Babylonian mathematics was, in its origin, an offspring of early state organization. It was transmitted by scribes and basically used for practical computation. Yet Babylonian mathematics was more than a set of practitioners’ recipes. First, Babylonian calculators knew what they were doing and why they were doing it. Second, they produced a level of complex, ‘pure’ (i.e. not practically relevant) problems and pertinent techniques, especially in the field of algebra.

From the eighth millennium BC, a system of arithmetical recording or accounting based on small clay tokens was used in the Near and Middle East. In the late fourth millennium, this system appears to have inspired the development both of writing and of numerical and metrological notations. Furthermore, a trend towards the harmonization of the various metrological systems emerged: the system of area measures (originally based on unconnected natural units) was keyed to the linear system, sub-unit metrologies were created, and so on.

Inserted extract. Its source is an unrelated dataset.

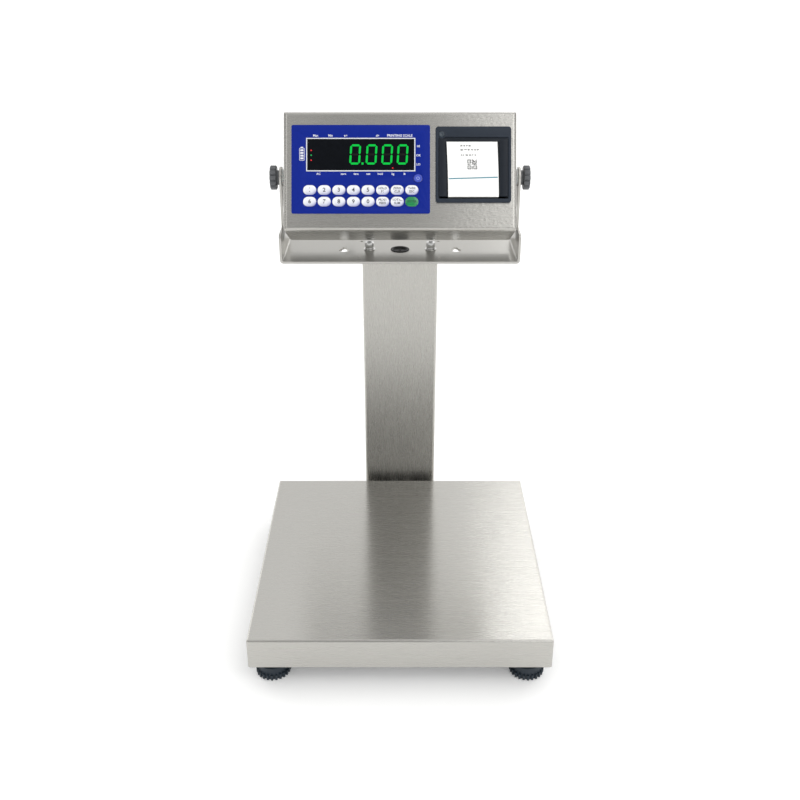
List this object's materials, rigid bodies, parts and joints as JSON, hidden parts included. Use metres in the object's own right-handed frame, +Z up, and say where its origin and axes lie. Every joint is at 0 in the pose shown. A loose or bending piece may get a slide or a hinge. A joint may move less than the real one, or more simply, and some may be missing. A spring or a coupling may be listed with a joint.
{
  "type": "label printing scale",
  "caption": "Bench scale with a stainless platform on levelling feet, a column, and a tilting indicator with keypad, display and label printer.",
  "frame": {"origin": "on the floor, under the middle of the whole object's box", "axes": "+Z up, -Y towards the person who reads the display, +X to that person's right"},
  "size_m": [0.3, 0.394, 0.4942],
  "materials": {
    "stainless": "brushed, grain along the sheet",
    "frame_steel": "satin",
    "fastener": "bright",
    "cell_aluminium": "machined satin",
    "foot_rubber": "moulded matt",
    "pad_rubber": "matt",
    "overlay_blue": "satin film",
    "window_black": "gloss",
    "key_white": "gloss",
    "key_green": "gloss",
    "key_blue": "gloss",
    "printer_plastic": "fine texture",
    "paper": "coated label",
    "knob_plastic": "matt",
    "nylon": "satin",
    "board_green": "solder mask",
    "module_dark": "matt",
    "battery_blue": "sleeve",
    "black_plastic": "matt",
    "roller_rubber": "ground",
    "head_ceramic": "glazed strip"
  },
  "bodies": {
    "base": {"base_frame": "frame_steel", "column_bars": "frame_steel", "foot_lock_nuts": "fastener", "load_cell": "cell_aluminium", "cell_spacer_lower": "frame_steel", "cell_bolts_lower": "fastener", "stop_screws": "fastener", "cell_lead": "pad_rubber", "column": "stainless", "column_bolts": "fastener", "head_bracket": "stainless", "bracket_screws": "fastener", "cable_grommet": "pad_rubber"},
    "live_frame": {"load_frame": "frame_steel", "cell_spacer_upper": "frame_steel", "cell_bolts_upper": "fastener", "pan_pads": "pad_rubber"},
    "pan": {"weighing_pan": "stainless"},
    "head": {"front_shell": "stainless", "rear_cover": "stainless", "cover_gasket": "pad_rubber", "cover_screws": "fastener", "pivot_washers": "nylon", "keypad_overlay": "overlay_blue", "display_window": "window_black", "display_module": "module_dark", "main_board": "board_green", "battery": "battery_blue", "cable_gland": "black_plastic", "power_inlet": "black_plastic", "printer_bezel": "printer_plastic", "print_head": "head_ceramic"},
    "knob_left": {"left_knob": "knob_plastic"},
    "knob_right": {"right_knob": "knob_plastic"},
    "door": {"printer_door": "printer_plastic", "label_strip": "paper"},
    "platen": {"platen_roller": "roller_rubber"},
    "roll": {"paper_roll": "paper"},
    "feed": {"feed_button": "printer_plastic"},
    "power": {"power_key": "key_blue"},
    "foot_front_left": {"foot_front_left": "foot_rubber"},
    "foot_front_right": {"foot_front_right": "foot_rubber"},
    "foot_rear_left": {"foot_rear_left": "foot_rubber"},
    "foot_rear_right": {"foot_rear_right": "foot_rubber"},
    "key_1": {"key_1": "key_white"},
    "key_2": {"key_2": "key_white"},
    "key_3": {"key_3": "key_white"},
    "key_4": {"key_4": "key_white"},
    "key_5": {"key_5": "key_white"},
    "key_hold": {"key_hold": "key_white"},
    "key_zero": {"key_zero": "key_white"},
    "key_tare": {"key_tare": "key_white"},
    "key_6": {"key_6": "key_white"},
    "key_7": {"key_7": "key_white"},
    "key_8": {"key_8": "key_white"},
    "key_9": {"key_9": "key_white"},
    "key_0": {"key_0": "key_white"},
    "key_print": {"key_print": "key_white"},
    "key_total": {"key_total": "key_white"},
    "key_enter": {"key_enter": "key_green"}
  },
  "joints": [
    {"name": "head_tilt", "type": "hinge", "parent": "base", "child": "head", "pos_m": [0, 0.13996, 0.424], "axis": [-1, 0, 0], "range_deg": [-60, 50]},
    {"name": "left_knob_turn", "type": "hinge", "parent": "head", "child": "knob_left", "pos_m": [-0.138, 0.13996, 0.424], "axis": [-1, 0, 0], "continuous": true},
    {"name": "right_knob_turn", "type": "hinge", "parent": "head", "child": "knob_right", "pos_m": [0.138, 0.13996, 0.424], "axis": [1, 0, 0], "continuous": true},
    {"name": "platform_give", "type": "slide", "parent": "base", "child": "live_frame", "axis": [0, 0, 1], "range_m": [-0.0005, 0], "stiffness_N_per_m": 200000, "deforming": ["load_cell"]},
    {"name": "pan_lift", "type": "slide", "parent": "live_frame", "child": "pan", "axis": [0, 0, 1], "range_m": [0, 0.08]},
    {"name": "door_open", "type": "hinge", "parent": "head", "child": "door", "pos_m": [0.079, 0.12572, 0.46927], "axis": [-1, 0, 0], "range_deg": [0, 75]},
    {"name": "platen_spin", "type": "hinge", "parent": "door", "child": "platen", "pos_m": [0.079, 0.10959, 0.41695], "axis": [-1, 0, 0], "continuous": true},
    {"name": "roll_spin", "type": "hinge", "parent": "head", "child": "roll", "pos_m": [0.079, 0.1362, 0.43438], "axis": [-1, 0, 0], "continuous": true},
    {"name": "feed_press", "type": "slide", "parent": "head", "child": "feed", "axis": [0, 0.8942, -0.4478], "range_m": [0, 0.0006], "stiffness_N_per_m": 1500},
    {"name": "power_press", "type": "slide", "parent": "head", "child": "power", "axis": [0, 0.8942, -0.4478], "range_m": [0, 0.0004], "stiffness_N_per_m": 2500},
    {"name": "foot_front_left_turn", "type": "hinge", "parent": "base", "child": "foot_front_left", "pos_m": [-0.128, -0.17504, 0.02], "axis": [0, 0, 1], "continuous": true},
    {"name": "foot_front_right_turn", "type": "hinge", "parent": "base", "child": "foot_front_right", "pos_m": [0.128, -0.17504, 0.02], "axis": [0, 0, 1], "continuous": true},
    {"name": "foot_rear_left_turn", "type": "hinge", "parent": "base", "child": "foot_rear_left", "pos_m": [-0.128, 0.08096, 0.02], "axis": [0, 0, 1], "continuous": true},
    {"name": "foot_rear_right_turn", "type": "hinge", "parent": "base", "child": "foot_rear_right", "pos_m": [0.128, 0.08096, 0.02], "axis": [0, 0, 1], "continuous": true},
    {"name": "key_1_press", "type": "slide", "parent": "head", "child": "key_1", "axis": [0, 0.8942, -0.4478], "range_m": [0, 0.0004], "stiffness_N_per_m": 2500},
    {"name": "key_2_press", "type": "slide", "parent": "head", "child": "key_2", "axis": [0, 0.8942, -0.4478], "range_m": [0, 0.0004], "stiffness_N_per_m": 2500},
    {"name": "key_3_press", "type": "slide", "parent": "head", "child": "key_3", "axis": [0, 0.8942, -0.4478], "range_m": [0, 0.0004], "stiffness_N_per_m": 2500},
    {"name": "key_4_press", "type": "slide", "parent": "head", "child": "key_4", "axis": [0, 0.8942, -0.4478], "range_m": [0, 0.0004], "stiffness_N_per_m": 2500},
    {"name": "key_5_press", "type": "slide", "parent": "head", "child": "key_5", "axis": [0, 0.8942, -0.4478], "range_m": [0, 0.0004], "stiffness_N_per_m": 2500},
    {"name": "key_hold_press", "type": "slide", "parent": "head", "child": "key_hold", "axis": [0, 0.8942, -0.4478], "range_m": [0, 0.0004], "stiffness_N_per_m": 2500},
    {"name": "key_zero_press", "type": "slide", "parent": "head", "child": "key_zero", "axis": [0, 0.8942, -0.4478], "range_m": [0, 0.0004], "stiffness_N_per_m": 2500},
    {"name": "key_tare_press", "type": "slide", "parent": "head", "child": "key_tare", "axis": [0, 0.8942, -0.4478], "range_m": [0, 0.0004], "stiffness_N_per_m": 2500},
    {"name": "key_6_press", "type": "slide", "parent": "head", "child": "key_6", "axis": [0, 0.8942, -0.4478], "range_m": [0, 0.0004], "stiffness_N_per_m": 2500},
    {"name": "key_7_press", "type": "slide", "parent": "head", "child": "key_7", "axis": [0, 0.8942, -0.4478], "range_m": [0, 0.0004], "stiffness_N_per_m": 2500},
    {"name": "key_8_press", "type": "slide", "parent": "head", "child": "key_8", "axis": [0, 0.8942, -0.4478], "range_m": [0, 0.0004], "stiffness_N_per_m": 2500},
    {"name": "key_9_press", "type": "slide", "parent": "head", "child": "key_9", "axis": [0, 0.8942, -0.4478], "range_m": [0, 0.0004], "stiffness_N_per_m": 2500},
    {"name": "key_0_press", "type": "slide", "parent": "head", "child": "key_0", "axis": [0, 0.8942, -0.4478], "range_m": [0, 0.0004], "stiffness_N_per_m": 2500},
    {"name": "key_print_press", "type": "slide", "parent": "head", "child": "key_print", "axis": [0, 0.8942, -0.4478], "range_m": [0, 0.0004], "stiffness_N_per_m": 2500},
    {"name": "key_total_press", "type": "slide", "parent": "head", "child": "key_total", "axis": [0, 0.8942, -0.4478], "range_m": [0, 0.0004], "stiffness_N_per_m": 2500},
    {"name": "key_enter_press", "type": "slide", "parent": "head", "child": "key_enter", "axis": [0, 0.8942, -0.4478], "range_m": [0, 0.0004], "stiffness_N_per_m": 2500}
  ],
  "couplings": [
    {"joint": "platen_spin", "follows": "roll_spin", "ratio": 3.4}
  ]
}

While Ur III mathematics appears to have been strictly utilitarian in orientation, non-utilitarian mathematics was central to Old Babylonian (OB) mathematics. This is the phase in the development of Babylonian mathematics which is best documented in the sources (1900 to 1600 BC, mainly the second part of this period). In this period, which was characterized by a highly individualized economy (compared to other Bronze Age cultures) and by an ideology emphasizing the individual as a private person, the scribal school developed a curriculum which stressed virtuosity beyond what was practically necessary; the triumphs of Babylonian ‘pure’ mathematics, not least the ‘algebra’, appear to be a product of precisely this OB scribal school and scribal culture.